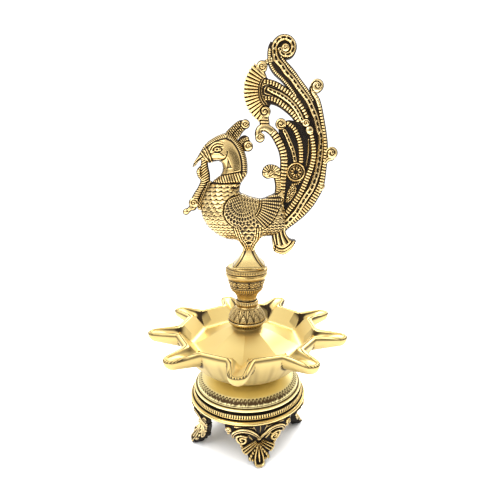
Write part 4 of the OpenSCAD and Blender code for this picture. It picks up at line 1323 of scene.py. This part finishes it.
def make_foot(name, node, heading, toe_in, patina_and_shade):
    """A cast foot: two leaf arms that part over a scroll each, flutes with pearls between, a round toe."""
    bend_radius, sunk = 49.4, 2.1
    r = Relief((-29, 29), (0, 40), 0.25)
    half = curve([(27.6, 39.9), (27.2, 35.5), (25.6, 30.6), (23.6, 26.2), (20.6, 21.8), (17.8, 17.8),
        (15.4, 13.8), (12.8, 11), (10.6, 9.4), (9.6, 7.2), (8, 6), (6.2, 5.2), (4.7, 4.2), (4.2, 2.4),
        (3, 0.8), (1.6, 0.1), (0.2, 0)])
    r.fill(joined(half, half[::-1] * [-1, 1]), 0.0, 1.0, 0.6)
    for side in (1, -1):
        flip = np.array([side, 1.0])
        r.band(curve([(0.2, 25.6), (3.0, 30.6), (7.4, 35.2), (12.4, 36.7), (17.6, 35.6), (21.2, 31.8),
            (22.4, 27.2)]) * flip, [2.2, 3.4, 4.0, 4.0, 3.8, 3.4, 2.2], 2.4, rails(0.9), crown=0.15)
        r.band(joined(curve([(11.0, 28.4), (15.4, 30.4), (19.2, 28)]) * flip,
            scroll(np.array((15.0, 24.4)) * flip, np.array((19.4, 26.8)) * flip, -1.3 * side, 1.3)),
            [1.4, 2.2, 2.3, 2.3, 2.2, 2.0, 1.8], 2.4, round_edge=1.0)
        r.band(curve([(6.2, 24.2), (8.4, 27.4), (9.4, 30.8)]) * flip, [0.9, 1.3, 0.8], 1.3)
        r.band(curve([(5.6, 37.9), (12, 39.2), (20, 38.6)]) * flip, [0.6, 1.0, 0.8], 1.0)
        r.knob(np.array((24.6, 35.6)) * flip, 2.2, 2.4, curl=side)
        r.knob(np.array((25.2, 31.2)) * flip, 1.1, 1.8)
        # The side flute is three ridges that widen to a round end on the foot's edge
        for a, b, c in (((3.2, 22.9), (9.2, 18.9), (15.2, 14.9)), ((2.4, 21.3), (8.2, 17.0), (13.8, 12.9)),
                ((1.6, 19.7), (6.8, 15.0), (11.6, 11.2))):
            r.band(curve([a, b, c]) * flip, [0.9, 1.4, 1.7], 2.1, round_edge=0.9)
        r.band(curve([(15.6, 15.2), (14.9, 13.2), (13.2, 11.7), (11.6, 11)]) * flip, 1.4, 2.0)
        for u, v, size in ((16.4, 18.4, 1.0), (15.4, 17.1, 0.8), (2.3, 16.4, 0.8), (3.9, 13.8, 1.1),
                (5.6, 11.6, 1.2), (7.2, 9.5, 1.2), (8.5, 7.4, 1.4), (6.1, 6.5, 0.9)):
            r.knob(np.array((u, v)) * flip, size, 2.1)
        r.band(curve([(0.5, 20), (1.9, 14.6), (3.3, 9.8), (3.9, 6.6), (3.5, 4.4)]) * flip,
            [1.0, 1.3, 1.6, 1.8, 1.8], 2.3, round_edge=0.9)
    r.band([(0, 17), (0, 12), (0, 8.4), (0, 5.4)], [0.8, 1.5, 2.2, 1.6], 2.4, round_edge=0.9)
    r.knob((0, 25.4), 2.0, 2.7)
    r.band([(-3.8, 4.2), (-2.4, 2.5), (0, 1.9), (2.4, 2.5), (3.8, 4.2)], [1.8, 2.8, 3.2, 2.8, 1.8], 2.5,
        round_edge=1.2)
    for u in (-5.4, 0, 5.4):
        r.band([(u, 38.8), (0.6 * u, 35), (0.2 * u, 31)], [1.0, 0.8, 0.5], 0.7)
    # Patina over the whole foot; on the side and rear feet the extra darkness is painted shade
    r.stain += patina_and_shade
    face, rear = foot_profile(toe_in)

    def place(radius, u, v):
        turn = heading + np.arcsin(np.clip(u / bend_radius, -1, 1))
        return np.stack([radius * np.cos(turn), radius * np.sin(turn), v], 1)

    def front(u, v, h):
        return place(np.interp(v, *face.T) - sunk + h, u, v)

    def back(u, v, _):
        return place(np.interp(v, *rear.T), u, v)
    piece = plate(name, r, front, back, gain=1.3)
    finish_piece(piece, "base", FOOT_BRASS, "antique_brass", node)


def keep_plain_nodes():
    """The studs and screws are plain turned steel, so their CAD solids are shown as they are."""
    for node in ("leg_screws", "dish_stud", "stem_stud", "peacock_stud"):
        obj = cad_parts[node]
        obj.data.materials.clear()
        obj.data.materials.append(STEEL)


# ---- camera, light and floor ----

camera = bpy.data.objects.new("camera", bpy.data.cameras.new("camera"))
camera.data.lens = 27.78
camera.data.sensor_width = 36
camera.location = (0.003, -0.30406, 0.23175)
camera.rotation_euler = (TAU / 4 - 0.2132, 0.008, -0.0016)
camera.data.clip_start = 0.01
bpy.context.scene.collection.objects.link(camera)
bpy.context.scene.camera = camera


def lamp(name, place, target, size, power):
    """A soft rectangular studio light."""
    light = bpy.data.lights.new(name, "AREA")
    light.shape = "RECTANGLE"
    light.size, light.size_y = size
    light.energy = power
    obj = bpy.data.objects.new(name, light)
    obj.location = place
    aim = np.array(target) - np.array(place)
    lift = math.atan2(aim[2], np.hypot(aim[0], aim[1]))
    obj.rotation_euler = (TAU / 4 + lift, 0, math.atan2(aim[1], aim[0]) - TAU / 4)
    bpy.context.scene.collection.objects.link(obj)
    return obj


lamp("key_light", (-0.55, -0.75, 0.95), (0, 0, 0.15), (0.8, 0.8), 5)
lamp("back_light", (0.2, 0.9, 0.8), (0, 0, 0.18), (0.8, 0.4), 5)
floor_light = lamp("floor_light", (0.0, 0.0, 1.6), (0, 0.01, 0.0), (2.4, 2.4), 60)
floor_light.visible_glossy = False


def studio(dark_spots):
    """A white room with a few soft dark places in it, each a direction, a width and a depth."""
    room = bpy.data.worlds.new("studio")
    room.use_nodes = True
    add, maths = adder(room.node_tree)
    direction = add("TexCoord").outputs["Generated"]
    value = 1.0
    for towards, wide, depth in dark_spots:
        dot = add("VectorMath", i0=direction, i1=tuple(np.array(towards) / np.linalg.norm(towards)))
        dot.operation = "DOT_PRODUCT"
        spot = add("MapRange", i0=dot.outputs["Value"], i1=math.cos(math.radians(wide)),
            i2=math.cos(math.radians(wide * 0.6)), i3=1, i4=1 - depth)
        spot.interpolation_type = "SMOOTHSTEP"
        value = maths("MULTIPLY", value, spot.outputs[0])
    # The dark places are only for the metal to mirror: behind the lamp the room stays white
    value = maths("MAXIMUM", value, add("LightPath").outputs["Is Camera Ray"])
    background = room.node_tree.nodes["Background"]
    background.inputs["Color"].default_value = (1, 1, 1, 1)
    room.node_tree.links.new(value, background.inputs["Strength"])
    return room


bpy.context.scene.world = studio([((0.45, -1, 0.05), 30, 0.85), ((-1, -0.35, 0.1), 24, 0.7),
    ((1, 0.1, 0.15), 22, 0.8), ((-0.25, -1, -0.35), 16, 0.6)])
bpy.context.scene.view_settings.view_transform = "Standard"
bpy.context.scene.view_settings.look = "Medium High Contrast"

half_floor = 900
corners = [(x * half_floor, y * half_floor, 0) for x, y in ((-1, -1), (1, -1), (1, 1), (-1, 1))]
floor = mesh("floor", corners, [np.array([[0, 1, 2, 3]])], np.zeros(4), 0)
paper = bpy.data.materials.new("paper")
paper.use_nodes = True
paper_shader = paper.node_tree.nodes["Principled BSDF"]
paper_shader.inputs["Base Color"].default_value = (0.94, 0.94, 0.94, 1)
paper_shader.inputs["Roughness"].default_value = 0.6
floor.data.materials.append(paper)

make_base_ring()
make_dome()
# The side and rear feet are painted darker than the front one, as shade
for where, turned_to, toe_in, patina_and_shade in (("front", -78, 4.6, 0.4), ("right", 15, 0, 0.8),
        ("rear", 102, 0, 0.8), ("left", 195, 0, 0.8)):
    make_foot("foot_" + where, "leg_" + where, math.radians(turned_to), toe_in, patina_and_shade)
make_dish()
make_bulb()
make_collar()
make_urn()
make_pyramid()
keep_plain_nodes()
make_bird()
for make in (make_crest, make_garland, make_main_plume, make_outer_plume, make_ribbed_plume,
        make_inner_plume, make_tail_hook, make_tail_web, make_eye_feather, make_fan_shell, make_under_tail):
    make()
··········
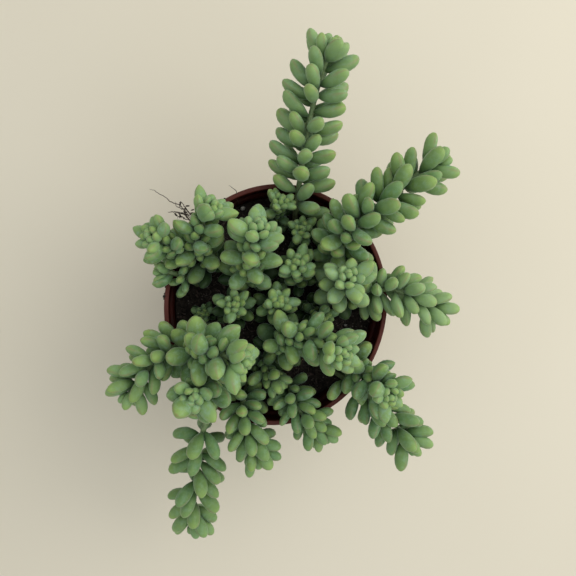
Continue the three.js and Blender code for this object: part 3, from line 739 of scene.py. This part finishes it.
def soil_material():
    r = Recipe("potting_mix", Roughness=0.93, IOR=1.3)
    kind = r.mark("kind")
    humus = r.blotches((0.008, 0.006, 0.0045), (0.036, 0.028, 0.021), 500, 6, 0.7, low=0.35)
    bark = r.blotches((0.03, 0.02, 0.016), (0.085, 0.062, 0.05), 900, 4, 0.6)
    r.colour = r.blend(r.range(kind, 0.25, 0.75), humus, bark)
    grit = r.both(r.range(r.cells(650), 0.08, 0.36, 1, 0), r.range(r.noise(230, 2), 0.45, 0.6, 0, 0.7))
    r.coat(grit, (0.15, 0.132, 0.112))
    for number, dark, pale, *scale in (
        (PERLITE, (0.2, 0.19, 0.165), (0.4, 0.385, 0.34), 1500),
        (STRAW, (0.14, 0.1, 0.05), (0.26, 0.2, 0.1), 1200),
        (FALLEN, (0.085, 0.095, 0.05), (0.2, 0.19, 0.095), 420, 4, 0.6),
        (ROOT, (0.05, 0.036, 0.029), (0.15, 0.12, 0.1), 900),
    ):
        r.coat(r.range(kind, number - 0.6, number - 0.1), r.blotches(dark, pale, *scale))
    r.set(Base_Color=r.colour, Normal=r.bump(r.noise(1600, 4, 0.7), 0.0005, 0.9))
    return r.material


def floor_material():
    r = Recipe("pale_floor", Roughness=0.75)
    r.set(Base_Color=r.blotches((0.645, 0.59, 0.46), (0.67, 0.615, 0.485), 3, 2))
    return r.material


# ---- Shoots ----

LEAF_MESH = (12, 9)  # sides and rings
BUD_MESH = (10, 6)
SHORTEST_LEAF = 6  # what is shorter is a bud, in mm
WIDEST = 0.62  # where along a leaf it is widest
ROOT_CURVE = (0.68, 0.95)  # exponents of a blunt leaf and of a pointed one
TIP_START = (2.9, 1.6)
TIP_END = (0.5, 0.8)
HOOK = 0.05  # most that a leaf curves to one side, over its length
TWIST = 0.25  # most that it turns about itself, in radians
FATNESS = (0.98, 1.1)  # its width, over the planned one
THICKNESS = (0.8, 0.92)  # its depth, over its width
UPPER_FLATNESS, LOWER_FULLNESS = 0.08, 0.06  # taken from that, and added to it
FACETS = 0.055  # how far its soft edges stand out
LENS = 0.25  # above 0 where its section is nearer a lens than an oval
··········
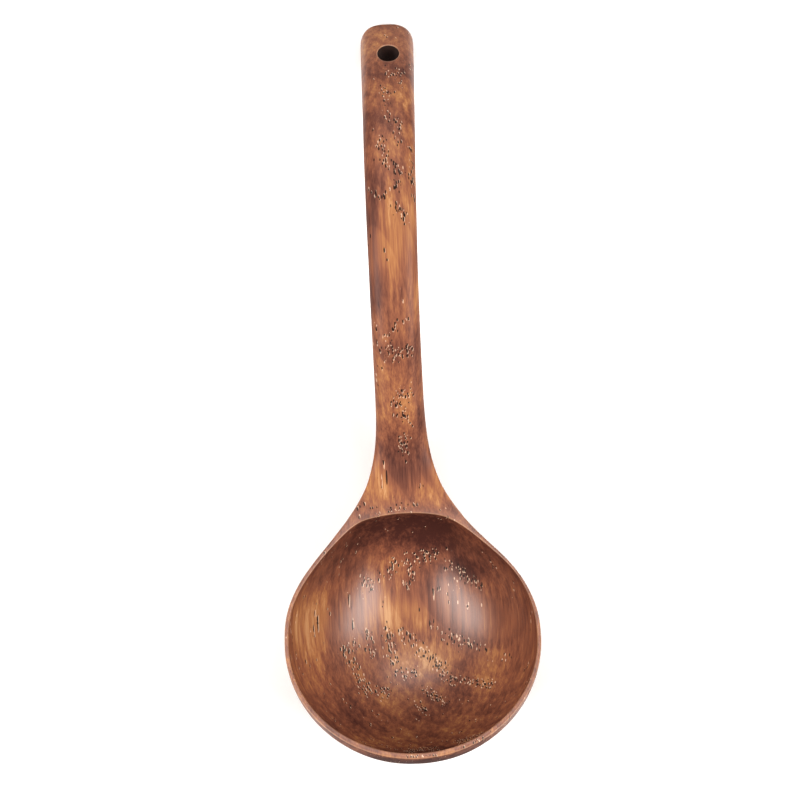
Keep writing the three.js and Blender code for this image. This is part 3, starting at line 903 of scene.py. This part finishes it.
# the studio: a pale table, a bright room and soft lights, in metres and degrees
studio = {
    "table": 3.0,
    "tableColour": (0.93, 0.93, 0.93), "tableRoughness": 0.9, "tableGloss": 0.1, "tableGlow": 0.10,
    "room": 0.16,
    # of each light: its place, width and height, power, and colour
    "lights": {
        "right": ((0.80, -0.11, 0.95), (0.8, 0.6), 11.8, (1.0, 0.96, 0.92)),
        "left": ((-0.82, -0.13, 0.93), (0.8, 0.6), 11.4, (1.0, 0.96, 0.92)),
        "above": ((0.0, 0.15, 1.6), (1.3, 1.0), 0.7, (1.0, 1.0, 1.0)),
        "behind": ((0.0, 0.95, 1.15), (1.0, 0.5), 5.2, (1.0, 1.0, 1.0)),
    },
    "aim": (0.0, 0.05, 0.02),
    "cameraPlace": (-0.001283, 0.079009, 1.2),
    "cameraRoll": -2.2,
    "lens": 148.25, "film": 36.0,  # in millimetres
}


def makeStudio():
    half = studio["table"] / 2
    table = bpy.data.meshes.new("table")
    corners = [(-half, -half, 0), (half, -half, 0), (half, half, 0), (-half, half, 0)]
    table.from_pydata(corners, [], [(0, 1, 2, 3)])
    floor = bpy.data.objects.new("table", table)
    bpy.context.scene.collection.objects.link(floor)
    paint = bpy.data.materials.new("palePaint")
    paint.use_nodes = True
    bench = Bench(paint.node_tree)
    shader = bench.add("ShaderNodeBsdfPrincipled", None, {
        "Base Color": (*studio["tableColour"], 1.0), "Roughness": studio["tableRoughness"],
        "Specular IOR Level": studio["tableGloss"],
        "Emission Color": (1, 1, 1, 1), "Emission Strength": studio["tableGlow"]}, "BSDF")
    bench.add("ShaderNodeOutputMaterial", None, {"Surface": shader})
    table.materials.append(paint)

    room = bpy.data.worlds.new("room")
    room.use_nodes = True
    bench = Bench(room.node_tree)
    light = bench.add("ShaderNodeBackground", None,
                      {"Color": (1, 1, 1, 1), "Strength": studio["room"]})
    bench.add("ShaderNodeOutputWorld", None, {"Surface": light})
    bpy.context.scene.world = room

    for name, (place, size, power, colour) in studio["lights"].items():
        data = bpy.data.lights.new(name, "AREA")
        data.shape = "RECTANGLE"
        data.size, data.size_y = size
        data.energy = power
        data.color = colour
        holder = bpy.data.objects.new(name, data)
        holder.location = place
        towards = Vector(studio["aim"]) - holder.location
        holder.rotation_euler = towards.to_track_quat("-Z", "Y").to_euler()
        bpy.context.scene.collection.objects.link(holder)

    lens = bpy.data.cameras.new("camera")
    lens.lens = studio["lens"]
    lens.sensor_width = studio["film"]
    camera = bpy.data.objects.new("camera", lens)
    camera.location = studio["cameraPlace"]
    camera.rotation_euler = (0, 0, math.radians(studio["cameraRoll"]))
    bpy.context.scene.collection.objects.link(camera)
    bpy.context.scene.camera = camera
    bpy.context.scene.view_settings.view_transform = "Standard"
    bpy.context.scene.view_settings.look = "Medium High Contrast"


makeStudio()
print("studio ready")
··········
→ Task prompt: Scan the material for lines with the word "this", and copy each line you find.

→ Worked answer:
Write part 4 of the OpenSCAD and Blender code for this picture. It picks up at line 1323 of scene.py. This part finishes it.
Continue the three.js and Blender code for this object: part 3, from line 739 of scene.py. This part finishes it.
Keep writing the three.js and Blender code for this image. This is part 3, starting at line 903 of scene.py. This part finishes it.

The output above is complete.